● Requirements:
Only the lines from the one containing "in_frame() hinge_block_upper();" down to the one containing "if empty is", inclusive, are to be quoted exactly.

● Source material:
** start **

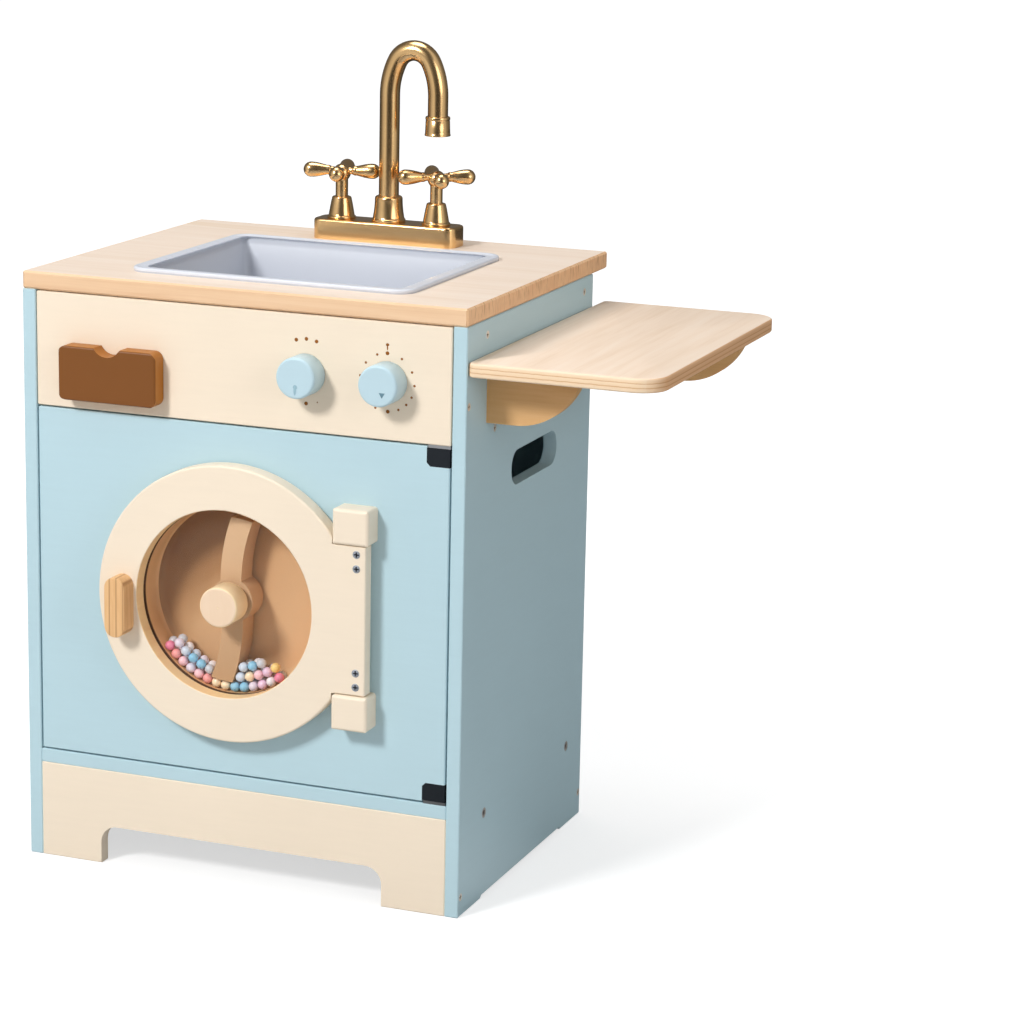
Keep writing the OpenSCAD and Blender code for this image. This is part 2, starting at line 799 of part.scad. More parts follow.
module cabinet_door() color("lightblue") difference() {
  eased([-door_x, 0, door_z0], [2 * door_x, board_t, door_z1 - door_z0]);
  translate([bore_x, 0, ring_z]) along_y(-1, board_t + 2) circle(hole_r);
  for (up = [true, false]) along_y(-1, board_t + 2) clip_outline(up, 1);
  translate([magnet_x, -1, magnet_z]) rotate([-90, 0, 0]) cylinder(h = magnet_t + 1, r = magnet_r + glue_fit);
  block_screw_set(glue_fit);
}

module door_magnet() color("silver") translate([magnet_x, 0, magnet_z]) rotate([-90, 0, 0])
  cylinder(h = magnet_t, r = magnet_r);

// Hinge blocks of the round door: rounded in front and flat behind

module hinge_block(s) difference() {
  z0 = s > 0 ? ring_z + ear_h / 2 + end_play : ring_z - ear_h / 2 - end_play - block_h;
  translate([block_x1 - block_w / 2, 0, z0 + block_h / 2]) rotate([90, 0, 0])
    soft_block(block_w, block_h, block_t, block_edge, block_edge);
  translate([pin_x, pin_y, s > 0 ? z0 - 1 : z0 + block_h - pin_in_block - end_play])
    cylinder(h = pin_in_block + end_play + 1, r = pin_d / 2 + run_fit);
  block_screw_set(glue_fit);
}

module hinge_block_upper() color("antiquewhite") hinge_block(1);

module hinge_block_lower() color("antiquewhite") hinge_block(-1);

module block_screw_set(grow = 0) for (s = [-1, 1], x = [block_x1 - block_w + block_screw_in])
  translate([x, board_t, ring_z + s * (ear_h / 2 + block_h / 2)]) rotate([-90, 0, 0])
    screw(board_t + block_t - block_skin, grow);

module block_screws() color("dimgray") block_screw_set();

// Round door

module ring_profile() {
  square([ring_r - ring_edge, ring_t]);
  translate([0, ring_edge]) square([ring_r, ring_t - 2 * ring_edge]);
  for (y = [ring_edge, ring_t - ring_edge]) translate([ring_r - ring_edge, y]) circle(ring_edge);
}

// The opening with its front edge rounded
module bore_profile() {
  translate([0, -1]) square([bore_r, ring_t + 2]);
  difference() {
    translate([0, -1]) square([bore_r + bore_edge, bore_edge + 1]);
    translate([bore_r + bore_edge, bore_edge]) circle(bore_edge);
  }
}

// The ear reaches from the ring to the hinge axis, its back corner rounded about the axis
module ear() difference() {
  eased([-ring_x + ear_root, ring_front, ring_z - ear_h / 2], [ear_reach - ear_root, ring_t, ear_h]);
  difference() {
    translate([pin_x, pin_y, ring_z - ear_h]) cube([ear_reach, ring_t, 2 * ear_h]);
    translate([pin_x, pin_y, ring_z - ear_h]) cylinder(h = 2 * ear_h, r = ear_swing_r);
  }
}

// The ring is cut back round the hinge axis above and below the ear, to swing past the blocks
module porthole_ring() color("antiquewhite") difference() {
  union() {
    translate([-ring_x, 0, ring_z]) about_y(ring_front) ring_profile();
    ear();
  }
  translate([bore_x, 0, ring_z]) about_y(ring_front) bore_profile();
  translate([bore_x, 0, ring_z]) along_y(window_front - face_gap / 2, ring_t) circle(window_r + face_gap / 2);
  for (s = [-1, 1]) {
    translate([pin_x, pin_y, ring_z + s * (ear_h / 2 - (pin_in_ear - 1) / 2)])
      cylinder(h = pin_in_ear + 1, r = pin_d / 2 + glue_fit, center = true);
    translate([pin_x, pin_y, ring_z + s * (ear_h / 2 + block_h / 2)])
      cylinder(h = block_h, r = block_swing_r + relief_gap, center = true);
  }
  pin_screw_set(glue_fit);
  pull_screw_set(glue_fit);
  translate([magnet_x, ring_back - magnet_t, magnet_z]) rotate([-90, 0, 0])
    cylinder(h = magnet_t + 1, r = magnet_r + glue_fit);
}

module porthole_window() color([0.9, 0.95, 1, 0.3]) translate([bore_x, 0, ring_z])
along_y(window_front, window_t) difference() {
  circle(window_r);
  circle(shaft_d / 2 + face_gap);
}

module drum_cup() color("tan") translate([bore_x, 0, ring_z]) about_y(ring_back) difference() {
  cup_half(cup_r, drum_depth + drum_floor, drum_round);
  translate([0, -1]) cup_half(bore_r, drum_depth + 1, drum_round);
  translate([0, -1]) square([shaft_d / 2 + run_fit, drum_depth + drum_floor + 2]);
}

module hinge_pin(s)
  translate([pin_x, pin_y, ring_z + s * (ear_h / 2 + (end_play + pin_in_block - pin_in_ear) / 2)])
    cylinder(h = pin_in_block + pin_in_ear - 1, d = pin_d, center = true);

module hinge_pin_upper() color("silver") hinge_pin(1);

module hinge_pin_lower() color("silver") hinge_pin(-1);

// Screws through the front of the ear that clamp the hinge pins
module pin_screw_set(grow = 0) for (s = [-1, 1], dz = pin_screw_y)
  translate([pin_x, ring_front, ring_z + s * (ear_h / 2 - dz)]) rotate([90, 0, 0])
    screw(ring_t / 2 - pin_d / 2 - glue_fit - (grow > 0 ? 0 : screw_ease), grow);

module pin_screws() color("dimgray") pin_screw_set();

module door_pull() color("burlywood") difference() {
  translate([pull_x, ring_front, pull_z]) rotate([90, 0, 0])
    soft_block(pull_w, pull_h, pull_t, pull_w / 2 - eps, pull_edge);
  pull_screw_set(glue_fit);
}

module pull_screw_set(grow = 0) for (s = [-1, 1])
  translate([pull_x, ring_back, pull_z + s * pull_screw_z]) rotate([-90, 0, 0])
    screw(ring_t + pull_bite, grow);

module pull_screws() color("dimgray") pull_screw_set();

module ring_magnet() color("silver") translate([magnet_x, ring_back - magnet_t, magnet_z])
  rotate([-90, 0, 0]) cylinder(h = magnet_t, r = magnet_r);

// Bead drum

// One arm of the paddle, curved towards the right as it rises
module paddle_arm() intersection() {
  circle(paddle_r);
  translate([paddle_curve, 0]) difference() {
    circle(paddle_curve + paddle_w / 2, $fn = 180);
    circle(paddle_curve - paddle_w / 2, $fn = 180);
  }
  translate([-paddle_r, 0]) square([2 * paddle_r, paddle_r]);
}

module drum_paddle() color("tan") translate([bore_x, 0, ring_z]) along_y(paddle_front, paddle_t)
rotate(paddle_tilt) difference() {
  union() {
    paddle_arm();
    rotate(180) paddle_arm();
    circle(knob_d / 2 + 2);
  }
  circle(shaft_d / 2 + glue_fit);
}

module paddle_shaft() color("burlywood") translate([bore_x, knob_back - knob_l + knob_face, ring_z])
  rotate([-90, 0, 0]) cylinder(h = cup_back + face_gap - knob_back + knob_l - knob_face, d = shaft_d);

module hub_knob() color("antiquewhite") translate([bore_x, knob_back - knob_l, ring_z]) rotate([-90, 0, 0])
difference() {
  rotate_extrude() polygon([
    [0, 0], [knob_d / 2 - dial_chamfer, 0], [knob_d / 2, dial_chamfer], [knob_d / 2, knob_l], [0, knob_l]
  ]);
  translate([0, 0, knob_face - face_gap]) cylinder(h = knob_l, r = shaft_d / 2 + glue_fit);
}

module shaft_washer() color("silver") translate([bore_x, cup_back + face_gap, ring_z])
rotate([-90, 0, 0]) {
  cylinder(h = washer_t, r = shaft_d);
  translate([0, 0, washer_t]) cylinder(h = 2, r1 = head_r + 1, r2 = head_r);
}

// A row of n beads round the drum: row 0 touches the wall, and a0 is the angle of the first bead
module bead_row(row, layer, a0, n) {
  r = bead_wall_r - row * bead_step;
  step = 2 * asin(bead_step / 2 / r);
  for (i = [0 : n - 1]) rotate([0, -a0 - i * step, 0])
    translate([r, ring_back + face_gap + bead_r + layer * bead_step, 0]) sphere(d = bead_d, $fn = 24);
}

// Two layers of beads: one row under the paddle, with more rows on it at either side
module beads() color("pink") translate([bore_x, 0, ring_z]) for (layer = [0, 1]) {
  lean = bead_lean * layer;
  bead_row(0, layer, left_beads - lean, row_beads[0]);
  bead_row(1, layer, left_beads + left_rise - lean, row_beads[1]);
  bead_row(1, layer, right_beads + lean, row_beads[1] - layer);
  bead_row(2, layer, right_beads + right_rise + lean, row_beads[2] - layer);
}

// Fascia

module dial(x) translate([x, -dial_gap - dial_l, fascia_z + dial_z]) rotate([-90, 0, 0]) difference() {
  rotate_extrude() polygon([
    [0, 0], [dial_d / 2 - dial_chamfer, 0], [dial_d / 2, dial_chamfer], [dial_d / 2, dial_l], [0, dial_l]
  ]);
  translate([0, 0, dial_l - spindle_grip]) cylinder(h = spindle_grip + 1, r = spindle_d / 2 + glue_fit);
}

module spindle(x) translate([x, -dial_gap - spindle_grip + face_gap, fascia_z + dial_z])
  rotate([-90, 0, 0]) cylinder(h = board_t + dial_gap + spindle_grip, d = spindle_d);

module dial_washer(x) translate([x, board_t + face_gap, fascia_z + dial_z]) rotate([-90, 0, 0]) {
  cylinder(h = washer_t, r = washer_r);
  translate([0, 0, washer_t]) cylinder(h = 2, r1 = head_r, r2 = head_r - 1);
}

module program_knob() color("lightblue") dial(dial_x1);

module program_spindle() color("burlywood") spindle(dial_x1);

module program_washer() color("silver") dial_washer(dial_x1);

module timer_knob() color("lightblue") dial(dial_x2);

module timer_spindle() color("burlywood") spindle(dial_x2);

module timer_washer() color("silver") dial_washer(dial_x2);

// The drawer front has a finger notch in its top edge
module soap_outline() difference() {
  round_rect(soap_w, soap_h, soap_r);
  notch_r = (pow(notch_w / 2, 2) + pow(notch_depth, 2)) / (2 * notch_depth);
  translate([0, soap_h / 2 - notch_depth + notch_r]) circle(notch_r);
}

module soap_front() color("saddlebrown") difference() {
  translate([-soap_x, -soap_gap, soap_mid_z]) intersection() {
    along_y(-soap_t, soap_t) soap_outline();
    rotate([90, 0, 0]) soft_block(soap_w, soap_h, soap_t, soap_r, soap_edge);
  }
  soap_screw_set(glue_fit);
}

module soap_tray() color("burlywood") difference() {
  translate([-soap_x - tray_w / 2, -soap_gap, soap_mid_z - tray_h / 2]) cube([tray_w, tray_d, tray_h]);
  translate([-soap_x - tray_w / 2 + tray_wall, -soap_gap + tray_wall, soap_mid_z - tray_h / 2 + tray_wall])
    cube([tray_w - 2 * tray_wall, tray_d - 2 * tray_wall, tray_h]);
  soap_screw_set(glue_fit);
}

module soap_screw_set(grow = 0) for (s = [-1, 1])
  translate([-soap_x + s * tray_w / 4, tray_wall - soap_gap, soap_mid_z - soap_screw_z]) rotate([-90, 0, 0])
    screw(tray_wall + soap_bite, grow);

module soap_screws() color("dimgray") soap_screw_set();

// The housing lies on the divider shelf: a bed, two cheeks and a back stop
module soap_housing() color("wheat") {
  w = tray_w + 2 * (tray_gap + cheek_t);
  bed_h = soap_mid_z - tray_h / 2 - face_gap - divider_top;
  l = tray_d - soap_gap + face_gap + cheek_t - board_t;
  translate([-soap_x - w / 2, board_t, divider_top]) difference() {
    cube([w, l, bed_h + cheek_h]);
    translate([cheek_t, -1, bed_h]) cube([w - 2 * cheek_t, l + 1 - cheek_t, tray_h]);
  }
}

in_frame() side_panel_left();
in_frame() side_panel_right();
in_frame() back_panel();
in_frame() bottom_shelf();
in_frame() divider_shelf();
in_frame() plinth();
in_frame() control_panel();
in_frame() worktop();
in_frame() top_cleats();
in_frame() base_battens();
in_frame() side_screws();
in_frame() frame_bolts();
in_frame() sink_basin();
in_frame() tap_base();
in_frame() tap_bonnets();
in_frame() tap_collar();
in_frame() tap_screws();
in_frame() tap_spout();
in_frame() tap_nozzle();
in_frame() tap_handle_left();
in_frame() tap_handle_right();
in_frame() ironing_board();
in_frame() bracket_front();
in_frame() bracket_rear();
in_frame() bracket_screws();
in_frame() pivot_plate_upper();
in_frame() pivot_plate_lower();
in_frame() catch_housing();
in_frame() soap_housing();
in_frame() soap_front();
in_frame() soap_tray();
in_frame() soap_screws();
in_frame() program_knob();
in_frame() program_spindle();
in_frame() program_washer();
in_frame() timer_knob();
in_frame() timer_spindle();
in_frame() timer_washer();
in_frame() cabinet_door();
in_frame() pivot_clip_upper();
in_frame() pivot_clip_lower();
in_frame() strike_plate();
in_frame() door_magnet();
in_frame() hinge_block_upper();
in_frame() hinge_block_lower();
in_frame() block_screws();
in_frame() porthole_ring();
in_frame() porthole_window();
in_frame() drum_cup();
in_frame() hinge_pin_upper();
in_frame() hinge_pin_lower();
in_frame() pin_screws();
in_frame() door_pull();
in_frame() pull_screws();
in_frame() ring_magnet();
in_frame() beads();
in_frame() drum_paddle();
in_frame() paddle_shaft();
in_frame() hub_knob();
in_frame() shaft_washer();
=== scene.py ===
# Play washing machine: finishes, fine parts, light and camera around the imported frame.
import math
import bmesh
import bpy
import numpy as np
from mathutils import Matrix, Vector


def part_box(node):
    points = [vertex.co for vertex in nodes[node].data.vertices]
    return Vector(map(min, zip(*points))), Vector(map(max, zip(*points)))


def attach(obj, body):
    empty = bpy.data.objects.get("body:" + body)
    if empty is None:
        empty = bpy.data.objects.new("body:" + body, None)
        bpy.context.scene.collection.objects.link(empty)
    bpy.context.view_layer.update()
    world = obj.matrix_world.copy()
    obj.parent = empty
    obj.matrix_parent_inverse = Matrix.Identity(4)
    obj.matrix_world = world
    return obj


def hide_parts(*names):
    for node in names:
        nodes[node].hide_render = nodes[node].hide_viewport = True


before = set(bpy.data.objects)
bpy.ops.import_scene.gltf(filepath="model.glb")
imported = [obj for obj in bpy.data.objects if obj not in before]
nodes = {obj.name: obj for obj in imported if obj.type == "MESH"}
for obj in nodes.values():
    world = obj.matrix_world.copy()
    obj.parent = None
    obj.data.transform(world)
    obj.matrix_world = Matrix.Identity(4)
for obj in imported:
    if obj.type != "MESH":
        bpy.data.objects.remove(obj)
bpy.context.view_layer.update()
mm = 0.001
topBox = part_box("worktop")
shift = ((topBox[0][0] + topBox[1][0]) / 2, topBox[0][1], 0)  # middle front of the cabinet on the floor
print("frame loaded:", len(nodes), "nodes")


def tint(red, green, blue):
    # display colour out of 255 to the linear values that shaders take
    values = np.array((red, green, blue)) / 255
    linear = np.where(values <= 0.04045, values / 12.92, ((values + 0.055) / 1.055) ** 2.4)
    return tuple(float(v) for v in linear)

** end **

● Solution to this problem:
in_frame() hinge_block_upper();
in_frame() hinge_block_lower();
in_frame() block_screws();
in_frame() porthole_ring();
in_frame() porthole_window();
in_frame() drum_cup();
in_frame() hinge_pin_upper();
in_frame() hinge_pin_lower();
in_frame() pin_screws();
in_frame() door_pull();
in_frame() pull_screws();
in_frame() ring_magnet();
in_frame() beads();
in_frame() drum_paddle();
in_frame() paddle_shaft();
in_frame() hub_knob();
in_frame() shaft_washer();
=== scene.py ===
# Play washing machine: finishes, fine parts, light and camera around the imported frame.
import math
import bmesh
import bpy
import numpy as np
from mathutils import Matrix, Vector


def part_box(node):
    points = [vertex.co for vertex in nodes[node].data.vertices]
    return Vector(map(min, zip(*points))), Vector(map(max, zip(*points)))


def attach(obj, body):
    empty = bpy.data.objects.get("body:" + body)
    if empty is None:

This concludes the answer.